I am having difficulty picturing the 2 quqrt dish that would allow you to put the slices in upright. Cam you provide approximate dimensions?

Here is the link to the video https://youtu.be/bAvEgCxI314?si=AUs59dSWBGhttouQ

I thought there was too much liquid, the bread couldn't soak up all of it and was sopping in the pan. But it turned out well, a delicious variation on French toast. I used zest from two very large lemons, served with berries. Don't skimp on the butter, so the toast doesn't stick. 45 minutes total baking was enough to solidify and puff it up.

I made my version of this recipe in a more traditional style. This is how I made half of the recipe minus the heavy cream. 4 thick slices of brioche cut in halves and toasted. I combined all of the ingredients in a shallw rectangular pan and soaked the slices in the mixture until it was almost completely absorbed. Then I cooked all of the slices on a buttered griddle. I served the hot slices topped with maple syrup and blueberries. This version has become a new favorite at our house!

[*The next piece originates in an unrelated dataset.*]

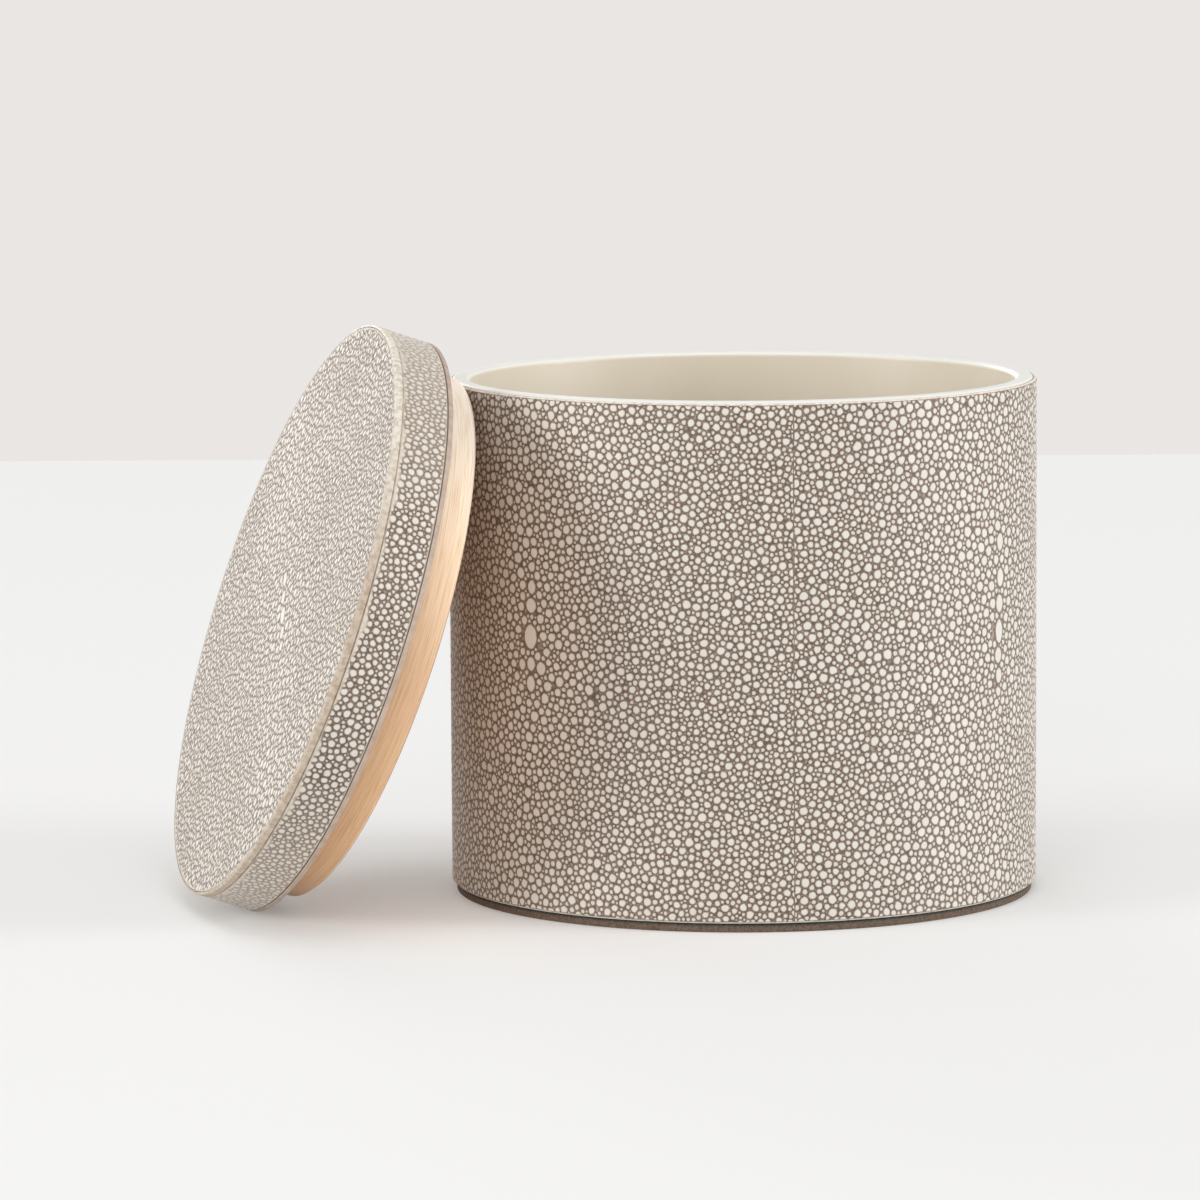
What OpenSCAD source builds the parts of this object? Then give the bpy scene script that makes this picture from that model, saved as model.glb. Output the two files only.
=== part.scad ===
/* [Canister] */
// Outer diameter over the leather
body_d = 120; // [90:1:160]
// Height from the surface it stands on to the top of the rim
body_h = 105.2; // [70:0.1:140]
// Thickness of the wall, leather included
wall_t = 4.4; // [4:0.1:10]
// Height of the rim above the top edge of the leather
rim_proud = 0.4; // [0.2:0.1:2]
// Radius of the rim's outer top edge
rim_outer_round = 0.6; // [0.2:0.1:1]
// Radius of the rim's inner top edge
rim_inner_round = 1; // [0.3:0.1:1.5]

/* [Floor and base] */
// Thickness of the floor board
floor_t = 5; // [3:0.5:10]
// Width of the shoulder in the tube that the floor board is pushed up against
floor_shoulder = 1.6; // [0.6:0.1:1.8]
// Radial room round the floor board for glue
floor_clearance = 0.1; // [0.05:0.05:0.3]
// Thickness of the felt pad under the canister
pad_t = 1.9; // [0.5:0.1:3]
// How far the pad's edge stands in from the leather
pad_inset = 1; // [0.2:0.1:4]

/* [Leather] */
// Thickness of the shagreen, beads included
leather_t = 0.8; // [0.5:0.1:1.5]
// Room between the leather and what it is glued to
glue_gap = 0.05; // [0.02:0.01:0.1]
// Width of each butt seam
seam_gap = 0.3; // [0.1:0.05:1]
// Angle that one full panel covers
panel_angle = 103.4; // [91:0.1:118]
// Direction of the seam at the front, counted from +X towards +Y
front_seam = 278.4; // [0:0.1:359.9]

/* [Lid] */
// How far the lid's band stands out from the canister's leather
lid_overhang = 0; // [0:0.1:2]
// Thickness of the part of the lid that covers the rim
lid_t = 12.3; // [8:0.1:25]
// Length of the plug below that
plug_l = 7.2; // [4:0.1:15]
// Radial room between the plug and the bore
plug_clearance = 0.8; // [0.3:0.1:2]
// Chamfer round the plug's end
plug_chamfer = 0.6; // [0.2:0.1:2]
// Height of the bare painted edge above the band
lid_edge = 1.5; // [1:0.1:3]
// Width of the bare painted edge round the top disc
lid_rim = 0.6; // [0.5:0.1:3]
// Radius of the lid's top edge
lid_edge_round = 0.5; // [0.2:0.1:0.5]
// Thickness of the lining ring under the lid
lining_t = 1; // [0.5:0.1:2]
// Direction of the band's seam on the lid, counted from the side that lies lowest
band_seam = 250; // [0:1:359]

/* [Leaning lid] */
// How far the lid tips from upright
lean = 19.2; // [10:0.1:35]
// Direction in which the lid leans off the canister, counted from +X towards +Y
lean_side = 194.3; // [180:0.1:270]
// Room between the lid and the edge that it leans on
lean_gap = 0.3; // [0.1:0.1:1]

/* [Hidden] */
$fn = 128;

body_r = body_d / 2;
bore_r = body_r - wall_t;
tube_r = body_r - leather_t - glue_gap;
pad_top = pad_t;
floor_top = pad_top + floor_t;
leather_top = body_h - rim_proud;
seam_angle = seam_gap / body_r * 180 / PI;

lid_r = body_r + lid_overhang;
plug_r = bore_r - plug_clearance;
board_r = lid_r - leather_t - glue_gap;
band_top = lid_t - lid_edge;
disc_r = lid_r - lid_rim;
disc_bed = lid_t - leather_t - glue_gap;
band_seam_angle = seam_gap / lid_r * 180 / PI;

// The lid stands on the lower edge of its lining ring, or on its plug if that reaches lower
lean_z = max(lid_r * cos(lean), plug_r * cos(lean) + plug_l * sin(lean));
// How far up its face the lid meets the canister's top edge, or its own edge meets the wall
plug_reach = min(plug_r, (leather_top - lean_z + plug_l * sin(lean)) / cos(lean));
band_reach = min(lid_r, (leather_top - lean_z) / cos(lean));
lean_r = body_r + lean_gap
  + max(plug_reach * sin(lean) + plug_l * cos(lean), band_reach * sin(lean));

leather_colour = [0.80, 0.76, 0.70];
ivory = [0.93, 0.91, 0.86];
felt_colour = [0.17, 0.20, 0.20];
edge_colour = [0.80, 0.76, 0.71];
lining_colour = [0.72, 0.67, 0.62];
birch = [0.90, 0.80, 0.65];

// Quarter of a disc with its corner at the centre, which lies at x, z
module quarter(x, z, r, side) {
  if (r > 0)
    intersection() {
      translate([x, z]) circle(r = r);
      translate([side < 0 ? x - r : x, z]) square(r);
    }
}

// Half section of a ring, from radius r0 to r1 and height z0 to z1, with rounded top edges
module ring_section(r0, r1, z0, z1, round_in, round_out) {
  width = r1 - r0;
  height = z1 - z0;
  translate([r0, z0]) square([width - round_out, height - round_in]);
  translate([r0 + round_in, z0]) square([width - round_in, height - round_out]);
  translate([r0 + round_in, z0]) square([width - round_in - round_out, height]);
  quarter(r0 + round_in, z1 - round_in, round_in, -1);
  quarter(r1 - round_out, z1 - round_out, round_out, 1);
}

// Flat ring, from radius r0 to r1 and height z0 to z1
module ring(r0, r1, z0, z1) {
  difference() {
    translate([0, 0, z0]) cylinder(r = r1, h = z1 - z0);
    translate([0, 0, z0 - 1]) cylinder(r = r0, h = z1 - z0 + 2);
  }
}

// Stretch of a leather wrap that starts at a seam and ends at the next one
module wrap(r1, z0, z1, start, sweep, gap) {
  rotate([0, 0, start + gap / 2])
    rotate_extrude(angle = sweep - gap)
      translate([r1 - leather_t, z0]) square([leather_t, z1 - z0]);
}

// Moves a piece from the lid's own frame, top face up, to where the lid leans
module leaning() {
  rotate([0, 0, lean_side])
    translate([lean_r, 0, lean_z])
      rotate([0, 90 - lean, 0])
        children();
}

module wall_tube() {
  color(ivory)
    difference() {
      rotate_extrude()
        ring_section(bore_r, tube_r, pad_top, body_h, rim_inner_round, rim_outer_round);
      translate([0, 0, pad_top - 1]) cylinder(r = bore_r + floor_shoulder, h = floor_t + 1);
    }
}

module floor_board() {
  color(ivory)
    translate([0, 0, pad_top])
      cylinder(r = bore_r + floor_shoulder - floor_clearance, h = floor_t);
}

module base_pad() {
  color(felt_colour) cylinder(r = body_r - pad_inset, h = pad_t);
}

module side_panel(start, sweep) {
  color(leather_colour) wrap(body_r, pad_top, leather_top, start, sweep, seam_angle);
}

module leather_front_right() {
  side_panel(front_seam, panel_angle);
}

module leather_back_right() {
  side_panel(front_seam + panel_angle, panel_angle);
}

module leather_back_left() {
  side_panel(front_seam + 2 * panel_angle, 360 - 3 * panel_angle);
}

module leather_front_left() {
  side_panel(front_seam - panel_angle, panel_angle);
}

module lid_board() {
  color(edge_colour)
    leaning()
      difference() {
        union() {
          translate([0, 0, lining_t]) cylinder(r = board_r, h = band_top - lining_t);
          rotate_extrude()
            ring_section(0, lid_r, band_top, lid_t, 0, lid_edge_round);
        }
        translate([0, 0, disc_bed]) cylinder(r = disc_r, h = leather_t + 1);
      }
}

module lid_top_leather() {
  color(leather_colour)
    leaning()
      translate([0, 0, lid_t - leather_t]) cylinder(r = disc_r - glue_gap, h = leather_t);
}

module lid_band_leather() {
  color(leather_colour)
    leaning()
      wrap(lid_r, lining_t, band_top, band_seam, 360, band_seam_angle);
}

module lid_lining_ring() {
  color(lining_colour) leaning() ring(plug_r + glue_gap, lid_r, 0, lining_t);
}

module lid_plug() {
  color(birch)
    leaning()
      union() {
        translate([0, 0, plug_chamfer - plug_l])
          cylinder(r = plug_r, h = plug_l - plug_chamfer + lining_t);
        translate([0, 0, -plug_l])
          cylinder(r1 = plug_r - plug_chamfer, r2 = plug_r, h = plug_chamfer);
      }
}

wall_tube();
floor_board();
base_pad();
leather_front_right();
leather_back_right();
leather_back_left();
leather_front_left();
lid_board();
lid_top_leather();
lid_band_leather();
lid_lining_ring();
lid_plug();
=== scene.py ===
import math

import bpy
import numpy as np
from mathutils import Matrix, Vector
from mathutils.geometry import delaunay_2d_cdt


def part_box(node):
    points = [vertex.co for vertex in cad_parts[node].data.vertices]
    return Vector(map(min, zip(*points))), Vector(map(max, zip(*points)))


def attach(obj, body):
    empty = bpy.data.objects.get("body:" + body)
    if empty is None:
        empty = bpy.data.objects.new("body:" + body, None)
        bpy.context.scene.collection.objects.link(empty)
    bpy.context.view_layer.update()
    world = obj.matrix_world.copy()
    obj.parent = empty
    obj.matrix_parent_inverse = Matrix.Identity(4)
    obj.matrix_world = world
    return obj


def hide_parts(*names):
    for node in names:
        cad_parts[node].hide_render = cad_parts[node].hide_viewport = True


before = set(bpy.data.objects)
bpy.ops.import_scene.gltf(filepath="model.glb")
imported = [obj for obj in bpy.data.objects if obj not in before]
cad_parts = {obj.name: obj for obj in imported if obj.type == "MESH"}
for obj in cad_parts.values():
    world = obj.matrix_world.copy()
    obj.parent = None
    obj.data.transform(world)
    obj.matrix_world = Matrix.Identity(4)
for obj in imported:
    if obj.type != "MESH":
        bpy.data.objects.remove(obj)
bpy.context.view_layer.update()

# Sizes are in millimetres unless a name says otherwise, and become metres in a mesh
MM = 0.001

# The turned pieces
BORE_R = 55.6
RIM_OUTER_ROUND = 0.6
RIM_INNER_ROUND = 1.0
SHOULDER_R = 57.2
FLOOR_R = 57.1
PAD_R = 59.0
PLUG_R = 54.8
PLUG_CHAMFER = 0.6
GLUE_GAP = 0.05
LID_EDGE_ROUND = 0.5
LATHE_STEPS = 256
ARC_STEPS = 8
ARC_SUPPORT = 0.1

# Leather: its thickness, its cut edge, its seams, and the steps along its outline
LEATHER_T = 0.8
CUT_DEPTH = 0.5
CUT_EDGE = 0.28
SEAM_GAP = 0.3
SEAM_SEEN = 0.03
BAND_SEAM = math.radians(250)
STRIP_STEP = 1.5
DISC_STEP = 1.2
# How wide a strip at the disc's edge is painted over
DISC_WORN = 0.5

# Grout's depth under the leather's face, what it gains where wide, and its share where open
GROUT_DEPTH = 0.16
JUNCTION_DEPTH = 0.06
OPEN_DEPTH_SHARE = 0.9
# Depth of bead tops, what small ones gain and from what radius, their tilt, and what wear takes off
TOP_DEPTH = 0.02
SMALL_TOP_DEPTH = 0.1
SMALL_TOP_R = 0.6
TOP_TILT = 0.035
WORN_FLAT = 0.85

# Darts thrown for bead places, and how far past the leather's edge they land
DARTS_PER_MM2 = 7.0
EDGE_BAND = 1.3
# The gap between beads, its share that is kept in filling, and the widest circle that is filled
BEAD_GAP = 0.11
GAP_SLACK = 0.98
WIDEST_FILLED_R = 4
# Bead outlines: their mean reach, how oval and how lobed they are, and how much a pearl's tips draw in
OUTLINE_REACH = 0.97
OVAL = 0.035
LOBES = 0.02
PEARL_TIPS = 0.12
PEARL_SIDES = 22
ANY_TURN = 6.28
# How far an outline swells into free room, as a share of its radius, and room where no bead is near
BEAD_GROWTH = 0.32
FAR = 9.0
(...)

This was very good, although I would cut down the sugar when making it again as it was more dessert-sweet than breakfast-sweet to us. I put the toasted bread directly in the baking dish I was going to bake it in and poured the custard mixture over the top (there was no way I was fitting a rimmed baking sheet full of liquid in my fridge overnight). With a full overnight soak, I had no problem with the tops of the bread being dry.